So I came out to my parents today. I was super nervous of what they would think, even though I know they have no problem with the LGBTQ+ community.
Since middle school, I knew I wasn't straight. In seventh grade, I knew I felt different then most of my friends, but I didn't say anything. In eighth grade, I came out to a small group of friends as bisexual.
In highschool, I grew more confident. In ninth grade, I came out to more friends as bi., But then I realized the word "bisexual" didn't really work for me. So I stopped labeling myself and just went by "queer." In tenth grade, I found a word that worked wonders for me. "Pansexual." I loved it, and started telling my friends what I'd rather they call me.

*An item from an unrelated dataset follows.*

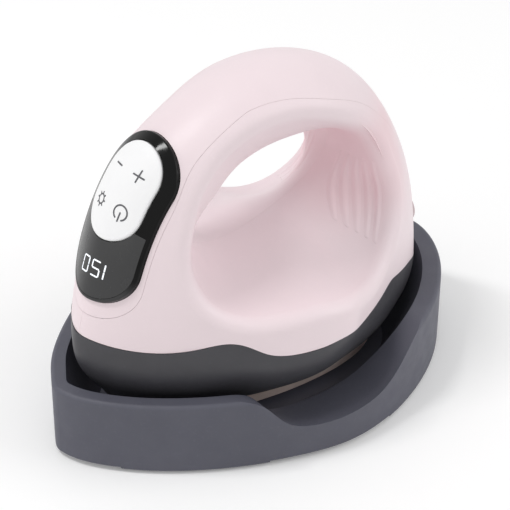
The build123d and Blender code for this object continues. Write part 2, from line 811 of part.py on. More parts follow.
clamp_bolt_places = [(-clamp_bolt_x, cord_clamp_y), (clamp_bolt_x, cord_clamp_y)]
clamp_cap_z = cord_axis_z + bush_bore_radius + 1.8
for name, low, high in (("cord_clamp", floor_top_z, cord_axis_z),
                        ("cord_clamp_cap", cord_axis_z, clamp_cap_z)):
    with BuildPart() as jaw:
        add(block((-cord_clamp_half_width, cord_clamp_y - cord_clamp_depth / 2, low),
                  (cord_clamp_half_width, cord_clamp_y + cord_clamp_depth / 2, high)))
        with BuildSketch(cord_plane(cord_clamp_y - cord_clamp_depth)):
            Circle(bush_bore_radius)
        extrude(amount=2 * cord_clamp_depth, mode=Mode.SUBTRACT)
        add(discs(clamp_bolt_places, clamp_bolt_radius + fit_gap, cord_axis_z - 8, clamp_cap_z),
            mode=Mode.SUBTRACT)
    save(jaw.part, name)

with BuildPart() as cord_clamp_screws:
    add(discs(clamp_bolt_places, clamp_bolt_radius, cord_axis_z - 7, clamp_cap_z))
    add(discs(clamp_bolt_places, 2 * clamp_bolt_radius, clamp_cap_z, clamp_cap_z + screw_head_height))
save(cord_clamp_screws.part, "cord_clamp_screws")

# ---------------------------------------------------------------- control panel
post_places = [(side * post_x, row) for side in (-1, 1) for row in post_rows]
key_places = [(side * key_x, row) for side in (-1, 1) for row in key_rows]
window_half_width = bezel_half_width - window_margin
window_half_length = bezel_half_length - window_margin
board_low_w = board_top_w - board_thickness
plunger_top_w = board_top_w + switch_height + plunger_height
display_mid_u = (display_low_u + display_high_u) / 2


def window_solid(outer, inner, margin=0.0):
    """Layer of the body's skin below the pad, inside the bezel's edge."""
    top_u, band = window_top_u + margin, pad_gap - margin
    with BuildPart() as window:
        add(skin(outer, inner))
        add(stadium(-window_half_length - margin, window_half_length + margin, window_half_width + margin),
            mode=Mode.INTERSECT)
        add(panel_blocks([(0, top_u + chord / 2)], chord, chord, -18.0, 22.0), mode=Mode.SUBTRACT)
        add(stadium(pad_low_u - band, pad_high_u + bezel_half_length, pad_half_width + band),
            mode=Mode.SUBTRACT)
    return window.part


def panel_plate(outer, inner, low_u, high_u, half, edge_round):
    """Round-ended piece of the body's skin, with its outer edge rounded."""
    with BuildPart() as plate:
        add(skin(outer, inner))
        add(stadium(low_u, high_u, half), mode=Mode.INTERSECT)
        front = plate.faces().sort_by(lambda face: panel_plane.to_local_coords(face.center()).Z)[-1]
        fillet(front.edges(), edge_round)
    return plate.part


with BuildPart() as panel_bezel:
    add(panel_plate(bezel_proud, -bezel_under, -bezel_half_length, bezel_half_length, bezel_half_width,
                    bezel_round))
    add(panel_pins(post_places, post_radius, board_top_w, post_reach) & envelope(-bezel_under / 2))
    add(panel_pins(post_places, panel_screw_radius + 0.05, board_top_w, board_top_w + panel_screw_reach),
        mode=Mode.SUBTRACT)
    add(stadium(pad_low_u - pad_gap, pad_high_u + pad_gap, pad_half_width + pad_gap), mode=Mode.SUBTRACT)
    add(window_solid(bezel_proud + 1, -window_under - fit_gap, fit_gap), mode=Mode.SUBTRACT)
    add(panel_blocks([(0, display_mid_u)], 2 * (display_half_width + display_clearance),
                     display_high_u - display_low_u + 2 * display_clearance, board_top_w, post_reach),
        mode=Mode.SUBTRACT)
save(panel_bezel.part, "panel_bezel")

save(window_solid(window_proud, -window_under), "display_window")


def cross_pins(reach, radius, w, directions=((1, 0), (0, 1))):
    """Round pins across the pad's tilt centre, along x, along u, or both."""
    y, z = panel_side(pad_mid_u, w)
    with BuildPart() as pins:
        for across, up in directions:
            axis = (across, up * along_y, up * along_z)
            start = (-reach * across, y - reach * axis[1], z - reach * axis[2])
            with BuildSketch(Plane(origin=start, z_dir=axis)):
                Circle(radius)
            extrude(amount=2 * reach)
    return pins.part


lug_places = [(0, pad_mid_u + side * (ear_inner + ear_thickness / 2)) for side in (-1, 1)]
ear_places = [(side * (ear_inner + ear_thickness / 2), pad_mid_u) for side in (-1, 1)]

with BuildPart() as keypad:
    add(panel_plate(pad_proud, -pad_under, pad_low_u, pad_high_u, pad_half_width, pad_round))
    add(skin(-pad_under + pad_flange_thickness, -pad_under)
        & stadium(pad_low_u - pad_flange, pad_high_u + pad_flange, pad_half_width + pad_flange))
    add(panel_pins(key_places, plunger_radius, plunger_top_w + key_gap, post_reach) & envelope(-pad_under / 2))
    add(panel_blocks(lug_places, ear_width, ear_thickness, gimbal_w - ear_width / 2, post_reach)
        & envelope(-pad_under / 2))
    add(cross_pins(pin_reach + 2, pin_radius + pin_clearance, gimbal_w, [(0, 1)]), mode=Mode.SUBTRACT)
save(keypad.part, "keypad")

with BuildPart() as pad_gimbal:
    add(cross_pins(pin_reach, pin_radius, gimbal_w))
    add(panel_blocks([(0, pad_mid_u)], 2 * (ear_inner - ear_gap), 2 * (ear_inner - ear_gap),
                     gimbal_w - gimbal_half_height, gimbal_w + gimbal_half_height))
save(pad_gimbal.part, "pad_gimbal")

with BuildPart() as gimbal_bracket:
    add(panel_blocks([(0, pad_mid_u)], 2 * (ear_inner + ear_thickness), ear_width, board_top_w,
                     board_top_w + bracket_base))
    add(panel_blocks(ear_places, ear_thickness, ear_width, board_top_w, gimbal_w + ear_width / 2))
    add(cross_pins(pin_reach + 2, pin_radius + pin_clearance, gimbal_w, [(1, 0)]), mode=Mode.SUBTRACT)
save(gimbal_bracket.part, "gimbal_bracket")

with BuildPart() as tact_switches:
    add(panel_blocks(key_places, switch_size, switch_size, board_top_w, board_top_w + switch_height))
    add(panel_pins(key_places, plunger_radius, board_top_w + switch_height, plunger_top_w))
save(tact_switches.part, "tact_switches")

with BuildPart() as control_board:
    add(panel_blocks([(0, (board_low_u + board_high_u) / 2)], 2 * board_half_width,
                     board_high_u - board_low_u, board_low_w, board_top_w))
    add(panel_blocks([(0, row) for row in post_rows], 2 * tab_half_width, tab_length, board_low_w,
                     board_top_w))
    add(panel_pins(post_places, panel_screw_radius + 0.1, board_low_w, board_top_w), mode=Mode.SUBTRACT)
save(control_board.part, "control_board")

with BuildPart() as panel_screws:
    add(panel_pins(post_places, panel_screw_radius, board_low_w,
                   board_top_w + panel_screw_reach - screw_tip_gap))
    add(panel_pins(post_places, 2 * panel_screw_radius, board_low_w - panel_screw_head, board_low_w))
save(panel_screws.part, "panel_screws")

save(panel_blocks([(0, display_mid_u)], 2 * display_half_width, display_high_u - display_low_u, board_top_w,
                  display_top_w), "display_module")
save(panel_blocks([(0, chip_u)], chip_size, chip_size, board_low_w - chip_height, board_low_w),
     "controller_chip")

with BuildPart() as panel_ribbon:
    with BuildSketch(Plane.YZ):
        with BuildLine():
            FilletPolyline(panel_side(ribbon_u, board_low_w - ribbon_thickness / 2), ribbon_bend,
                           (ribbon_y, ribbon_drop_z), (ribbon_y, power_board_top_z), radius=ribbon_round)
        trace(line_width=ribbon_thickness)
    extrude(amount=ribbon_half_width, both=True)
save(panel_ribbon.part, "panel_ribbon")

# ---------------------------------------------------------------- docking cradle
dip_profile = [(-36, 28.8), (-30, 27.0), (-21, 18.0), (-8, 14.2), (5, 14.5), (16, 16.5), (28, 23.2),
               (36, 27.8), (42, 28.8)]


def dip_tool():
    """Space above the low stretch of the rim, sloping inwards."""
    with BuildPart() as tool:
        for x, drop in ((dip_inner_x, dip_slope), (cradle_half_width + 2, 0)):
            with BuildSketch(Plane.YZ.offset(x)):
                with BuildLine():
                    curve = Spline(*[(y, z - drop * min((cradle_rim_z - z) / dip_fade, 1))
                                     for y, z in dip_profile])
                    Polyline(curve @ 1, (42, 50), (-36, 50), curve @ 0)
                make_face()
        loft()
    return tool.part


with BuildPart() as cradle:
    add(slab(cradle_outline, foot_height, cradle_rim_z))
    chamfer(cradle.edges().group_by(Axis.Z)[0], cradle_rim_round / 2)
    fillet(cradle.edges().group_by(Axis.Z)[-1], cradle_rim_round)
    floor_outline = moved_out(plate_outline, cradle_floor_margin)
    rim_outline = [mixed([thin], [thick], smooth_step(thin[1], *rear_wall_span))[0] for thin, thick in zip(
        moved_out(cradle_outline, -cradle_rim_wall), moved_out(cradle_outline, -cradle_rear_wall))]
    depth = cradle_rim_z - cradle_floor_z
    add(layered([(z, mixed(floor_outline, rim_outline, ((z - cradle_floor_z) / depth) ** 0.8))
                 for z in (cradle_floor_z, 11.0, 17.0, 23.0, cradle_rim_z + 0.2)]), mode=Mode.SUBTRACT)
    add(dip_tool(), mode=Mode.SUBTRACT)
    add(dip_tool().mirror(Plane.YZ), mode=Mode.SUBTRACT)
    for low_y, high_y in lifted_stretches:
        add(block((-60, low_y, 0), (60, high_y, foot_height + lift_height)), mode=Mode.SUBTRACT)
    add(discs(foot_places, foot_radius, 0, foot_height + foot_depth), mode=Mode.SUBTRACT)
save(cradle.part, "cradle")

save(discs(foot_places, foot_radius, 0, foot_height + foot_depth), "cradle_feet")
save(discs(rest_pad_places, rest_pad_radius, cradle_floor_z, cradle_floor_z + rest_pad_height), "rest_pads")
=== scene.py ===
"""Mini handheld heat press on its docking cradle: finishes, printed marks, light and camera.

Metres, +Z up, nose towards -Y. The printed marks and the ribs are laid out in millimetres, but their heights
off the surface, like everything else, are in metres.
"""
import math

import bmesh
import bpy
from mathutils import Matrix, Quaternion, Vector
from mathutils.bvhtree import BVHTree


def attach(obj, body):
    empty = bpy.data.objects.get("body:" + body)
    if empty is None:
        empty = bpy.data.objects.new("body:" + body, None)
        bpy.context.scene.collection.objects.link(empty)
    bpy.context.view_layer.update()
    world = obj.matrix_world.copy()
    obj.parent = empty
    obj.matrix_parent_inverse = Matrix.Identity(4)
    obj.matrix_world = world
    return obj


MM = 0.001
# the panel's own axes: u runs up its slope from its middle, and out is its normal
SLOPE_Y, SLOPE_Z = 0.53413, 0.8454
PANEL_UP = Vector((0, SLOPE_Y, SLOPE_Z))
PANEL_OUT = Vector((0, -SLOPE_Z, SLOPE_Y))
PANEL_MIDDLE = Vector((0, -50.4, 85.65)) * MM

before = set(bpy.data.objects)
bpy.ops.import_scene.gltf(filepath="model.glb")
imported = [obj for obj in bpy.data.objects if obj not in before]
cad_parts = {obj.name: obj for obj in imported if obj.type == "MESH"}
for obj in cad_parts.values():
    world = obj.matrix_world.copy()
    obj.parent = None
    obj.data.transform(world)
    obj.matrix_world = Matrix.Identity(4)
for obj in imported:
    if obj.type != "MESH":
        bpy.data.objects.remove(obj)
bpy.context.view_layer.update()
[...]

At the start of my Junior year in 2019, I became very open about my sexuality in school. If anyone asked, I had no problem telling them who I was, as long as my parents didn't know. I even told teachers that I trusted, my aunt, and one of my cousins. But never my immediate family.
In 2020, I finally came out to my parents. Their response? "I know."
I was shocked, I had thought I had hidden my sexuality very well. And so, I asked them how long. "Freshman year" was their answer.
I was relieved that they didn't really mind. While my family is christian, religion was never a factor in love. And while I knew they believed that people can love whoever they want, I was still terrified.
I made this post to say this. Come out at your own pace. It's okay to be scared. It's okay if you want to wait however long you want. It's okay not to tell some people because you are afraid they won't love you anymore. Coming out is so hard (and for some, impossible because of the environment they live in). But just know, there are people in this world who WILL accept and love you. It WILL get better. Nobody should force you to come out. Anyone who loves you will let you come out on your own time.
Just believe in yourself and know that even while it may seem unlikely, happiness is out there. And it's waiting for you to find it. Because one day, the people who hated you for being you, won't matter. Because you will have people in your life who make it worth living. Because you will have people in your life who will love you. Because one day, you will be accepted and cherished and loved and appreciated. Because you are amazing and brave and beautiful in every way.